I don't believe he was in touch with God in the way that you claim. He may have had very heightened spiritual experiences, just like many many other people. But he also may not have had those at all.
I don't think there's any wisdom in accepting a received tradition as Truth without opening it up for skepticism and questioning. I would do away with any connection between Tradition and Truth at all. I know that confusing Tradition for Truth is very dangerous. The past proves that, as does the present. Do people have the right to live as they want to? Of course. That doesn't mean I have to agree with them.

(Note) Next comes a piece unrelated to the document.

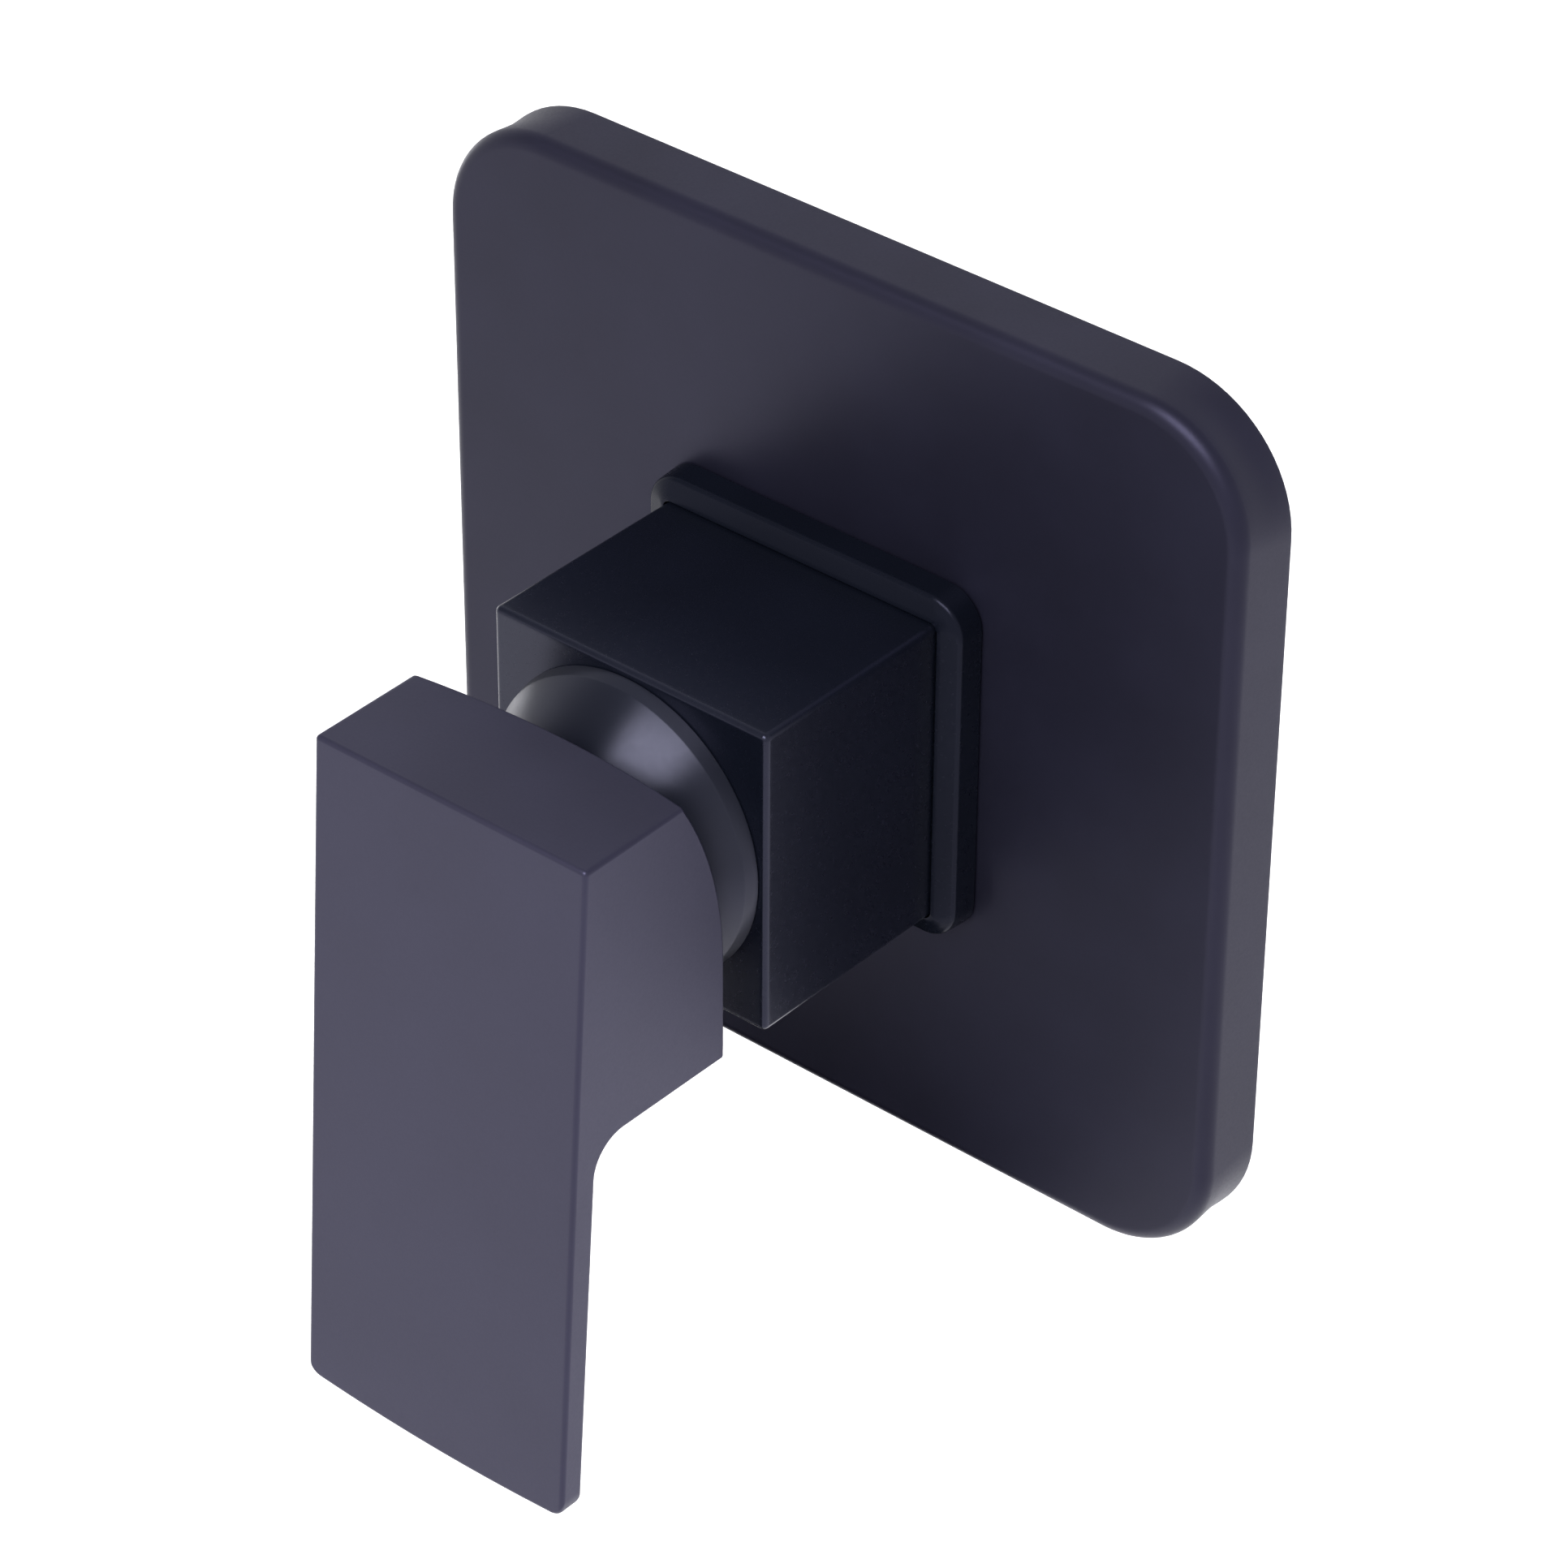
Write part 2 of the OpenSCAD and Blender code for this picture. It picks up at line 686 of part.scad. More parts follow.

the intent of the site is interesting .... the article was written by kenneth humphreys who is connected with the american atheists group that works for civil liberities of atheists .... there was a 'disclaimer' at the site of the american atheists about a recent meeting where a larry darby, head of the athiests law center (which is not the same as the american atheists group) hosted a speaker named david irving, who is a well known holocaust denier .... and larry darby was at one time the director for the american athiest group .... but the disclaimer says that his views do not reflect the position of the american athiest group or its officers ..... because of its agenda I would say this is a very poor choice of web sites to reference regarding whether or not the claim historically checks out .... if one wants to be an atheist, that is good and fine, but there is another agenda at work here that I don't feel comfortable with .... so I will simply say, no it does not check out historically...and certainly doesn't check out spiritually .... he hawai'i au, pohaikawahine
Indeed, it's the sort of nasty anti-religious site that we really don't want represented on CR - with that I'm going to thank the members for their considered replies, and close the thread at that.